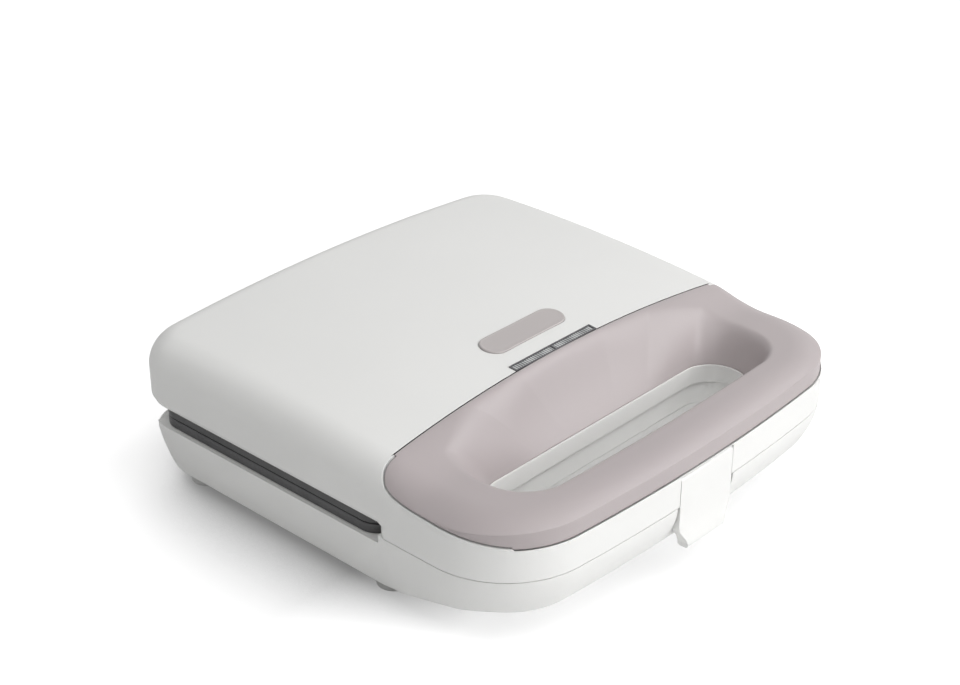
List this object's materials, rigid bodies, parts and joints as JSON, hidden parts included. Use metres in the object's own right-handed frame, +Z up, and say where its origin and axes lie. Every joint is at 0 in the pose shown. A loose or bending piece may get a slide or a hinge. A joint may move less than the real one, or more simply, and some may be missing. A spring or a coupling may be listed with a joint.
{
  "type": "sandwich toaster",
  "caption": "Closed-lid electric sandwich toaster with looped front handle, pink trim, latch, indicator windows and hinged pocket plates.",
  "frame": {"origin": "on the floor, under the middle of the whole object", "axes": "+Z up, -Y to the front (handle and latch), +Y to the hinge and cord entry, +X to the right seen from the front"},
  "size_m": [0.225, 0.2312, 0.0778],
  "materials": {
    "white_plastic": "fine satin moulding",
    "pink_plastic": "satin, dusty pink",
    "plate_metal": "cast, dark non-stick coat",
    "sheet_metal": "thin bright sheet",
    "tube_metal": "heating tube",
    "pin_metal": "drawn steel",
    "lens_plastic": "clear ribbed window",
    "dark_plastic": "black",
    "lamp_glass": "small glow lamp",
    "board": "lamp carrier",
    "foot_rubber": "matte",
    "wire_sleeve": "woven glass sleeve",
    "terminal_plastic": "terminal block",
    "label_foil": "plain foil, left bare"
  },
  "bodies": {
    "base": {"base_shell": "white_plastic", "bottom_cover": "white_plastic", "foot_front_left": "foot_rubber", "foot_front_right": "foot_rubber", "foot_rear_left": "foot_rubber", "foot_rear_right": "foot_rubber", "lower_plate": "plate_metal", "lower_element": "tube_metal", "lower_clamps": "pin_metal", "lower_reflector": "sheet_metal", "thermostat": "pin_metal", "thermal_fuse": "pin_metal", "terminal_block": "terminal_plastic", "base_wiring": "wire_sleeve", "cord_gland": "white_plastic", "cover_screws": "pin_metal", "rating_label": "label_foil", "hinge_pin_left": "pin_metal", "hinge_pin_right": "pin_metal"},
    "lid": {"lid_shell": "white_plastic", "handle_trim": "pink_plastic", "badge": "pink_plastic", "window_bezel": "dark_plastic", "lens_left": "lens_plastic", "lens_right": "lens_plastic", "lamp_left": "lamp_glass", "lamp_right": "lamp_glass", "lamp_holder": "board", "upper_plate": "plate_metal", "upper_element": "tube_metal", "upper_clamps": "pin_metal", "upper_reflector": "sheet_metal", "lid_wiring": "wire_sleeve", "handle_screws": "pin_metal", "latch_pin": "pin_metal"},
    "latch": {"latch_clip": "white_plastic"}
  },
  "joints": [
    {"name": "lid_hinge", "type": "hinge", "parent": "base", "child": "lid", "pos_m": [0, 0.1066, 0.038], "axis": [-1, 0, 0], "range_deg": [0, 100]},
    {"name": "latch_pivot", "type": "hinge", "parent": "lid", "child": "latch", "pos_m": [0, -0.1117, 0.0488], "axis": [-1, 0, 0], "range_deg": [0, 35]}
  ]
}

- - - - -

> [WHAT YOU NEED TO DO]: Reproduce the data shown above exactly.

> [SOLUTION FOR THIS TASK]:
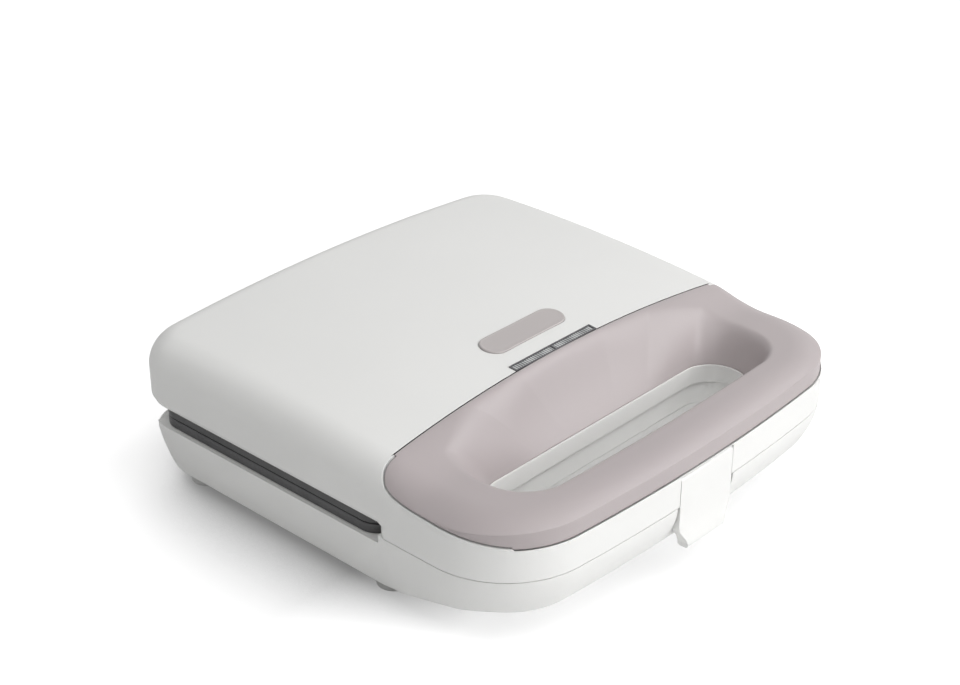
List this object's materials, rigid bodies, parts and joints as JSON, hidden parts included. Use metres in the object's own right-handed frame, +Z up, and say where its origin and axes lie. Every joint is at 0 in the pose shown. A loose or bending piece may get a slide or a hinge. A joint may move less than the real one, or more simply, and some may be missing. A spring or a coupling may be listed with a joint.
{
  "type": "sandwich toaster",
  "caption": "Closed-lid electric sandwich toaster with looped front handle, pink trim, latch, indicator windows and hinged pocket plates.",
  "frame": {"origin": "on the floor, under the middle of the whole object", "axes": "+Z up, -Y to the front (handle and latch), +Y to the hinge and cord entry, +X to the right seen from the front"},
  "size_m": [0.225, 0.2312, 0.0778],
  "materials": {
    "white_plastic": "fine satin moulding",
    "pink_plastic": "satin, dusty pink",
    "plate_metal": "cast, dark non-stick coat",
    "sheet_metal": "thin bright sheet",
    "tube_metal": "heating tube",
    "pin_metal": "drawn steel",
    "lens_plastic": "clear ribbed window",
    "dark_plastic": "black",
    "lamp_glass": "small glow lamp",
    "board": "lamp carrier",
    "foot_rubber": "matte",
    "wire_sleeve": "woven glass sleeve",
    "terminal_plastic": "terminal block",
    "label_foil": "plain foil, left bare"
  },
  "bodies": {
    "base": {"base_shell": "white_plastic", "bottom_cover": "white_plastic", "foot_front_left": "foot_rubber", "foot_front_right": "foot_rubber", "foot_rear_left": "foot_rubber", "foot_rear_right": "foot_rubber", "lower_plate": "plate_metal", "lower_element": "tube_metal", "lower_clamps": "pin_metal", "lower_reflector": "sheet_metal", "thermostat": "pin_metal", "thermal_fuse": "pin_metal", "terminal_block": "terminal_plastic", "base_wiring": "wire_sleeve", "cord_gland": "white_plastic", "cover_screws": "pin_metal", "rating_label": "label_foil", "hinge_pin_left": "pin_metal", "hinge_pin_right": "pin_metal"},
    "lid": {"lid_shell": "white_plastic", "handle_trim": "pink_plastic", "badge": "pink_plastic", "window_bezel": "dark_plastic", "lens_left": "lens_plastic", "lens_right": "lens_plastic", "lamp_left": "lamp_glass", "lamp_right": "lamp_glass", "lamp_holder": "board", "upper_plate": "plate_metal", "upper_element": "tube_metal", "upper_clamps": "pin_metal", "upper_reflector": "sheet_metal", "lid_wiring": "wire_sleeve", "handle_screws": "pin_metal", "latch_pin": "pin_metal"},
    "latch": {"latch_clip": "white_plastic"}
  },
  "joints": [
    {"name": "lid_hinge", "type": "hinge", "parent": "base", "child": "lid", "pos_m": [0, 0.1066, 0.038], "axis": [-1, 0, 0], "range_deg": [0, 100]},
    {"name": "latch_pivot", "type": "hinge", "parent": "lid", "child": "latch", "pos_m": [0, -0.1117, 0.0488], "axis": [-1, 0, 0], "range_deg": [0, 35]}
  ]
}